The Eastern and Oriental Express crawls up the Penang Peninsula from Singapore to Bangkok and has private loos and showers. Sadly, we sometimes stopped in the night to let a few hours go by, and the rocking stopped.

Best of all was touring the Highlands on the Royal Scotsman, also with private mod cons, and accompanied by a whisky buff to educate us in the finer arts of drinking Scotch.

But the modern Caledonian Sleeper, from London to Scotland, is a crashing disappointment. Sixty years ago, the bunks were a decent width, the bottom one low enough to give the top one room to sit up in, and a ladder with wide comfy treads.

Some time later, the sleeper cars got a makeover, and the velvet walls, brass fittings and mahogany woodwork disappeared. The bunk shelves were replaced by a net fixed to the wall for your night-time possessions. The nostalgia had gone but at least everything still worked.

Not so today. Having heard that the much-trumpeted new Caledonian Sleeper had private bathrooms and double beds, my husband and I booked tickets to Edinburgh from Euston.

On arrival, we were told our room was unavailable, but they’d managed to find us an identical one. It turned out not to be a double bed or even twins, but two super-narrow bunks, one above the other. We protested.

The steward explained, ‘This is a common misunderstanding. People think “double” means double bed, but it means two beds. This is exactly the same as the one you booked.’

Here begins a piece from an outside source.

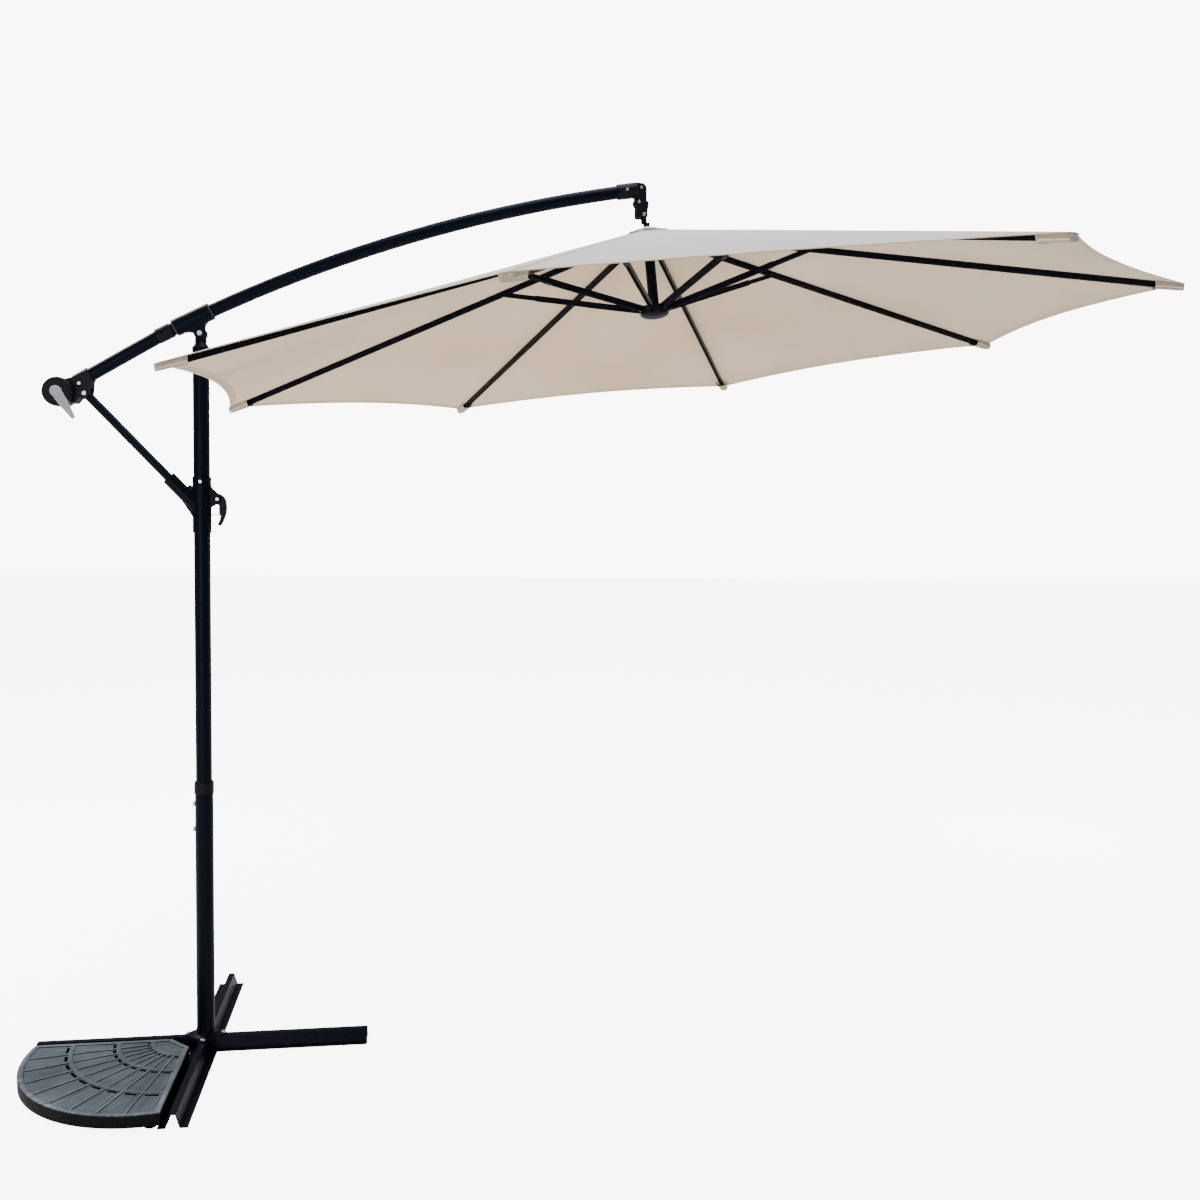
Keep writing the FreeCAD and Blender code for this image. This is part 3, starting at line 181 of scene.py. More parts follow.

Well, I am 83 with a dodgy ankle and John, my husband, has just had a knee op. We didn’t think either of us could climb up top. But since it was now 11 at night, too late for a plane, and I was due to shake 1,200 graduating students’ hands the next day (I’m the Chancellor of Queen Margaret University in Edinburgh), we had no option but to be grateful.

No one has given any thought to the design of the bunks. The ladder is vertical, fixed hard against the bunks with narrow, ridged metal treads, which are agony on bare feet.

There is so little space above the top bunk that you must start to lie down before you get your knee over the top. There are padded boards to stop you falling out, which also make getting in, at least for me, almost impossible.

There is neither a shelf nor a net. Probably the new bunks are too narrow to allow for one. There is a little contraption behind your head which charges your phone and takes your water bottle, but nowhere for your book, glasses or anything else.

If getting in was difficult, getting out was worse. One of the bores of old age is needing a wee in the night – sometimes twice. I’d have liked to descend the ladder backwards, but there wasn’t room to roll over and kneel up.

I tried to come down with my back to the bunks, but my heels slipped off the ladder and I fell the few feet to the floor, fortunately half-caught by John.

Next time, not wanting to wake him again, I managed to climb down via the wash-basin. John woke anyway and suggested that we tuck up, like teenagers, head to toe in his bunk. Not a success. He still has a lot of post-op pain and needs to roll over. He slept on the floor.

We thought a Scottish breakfast of kippers, haggis, black pudding, toast and marmalade would revive us. It was dire. The dining car is soulless, the fare miserable. My yogurt and granola came in a sealed carton, with disposable spoon.

A fare of £390 for two is a lot to pay to get no sleep.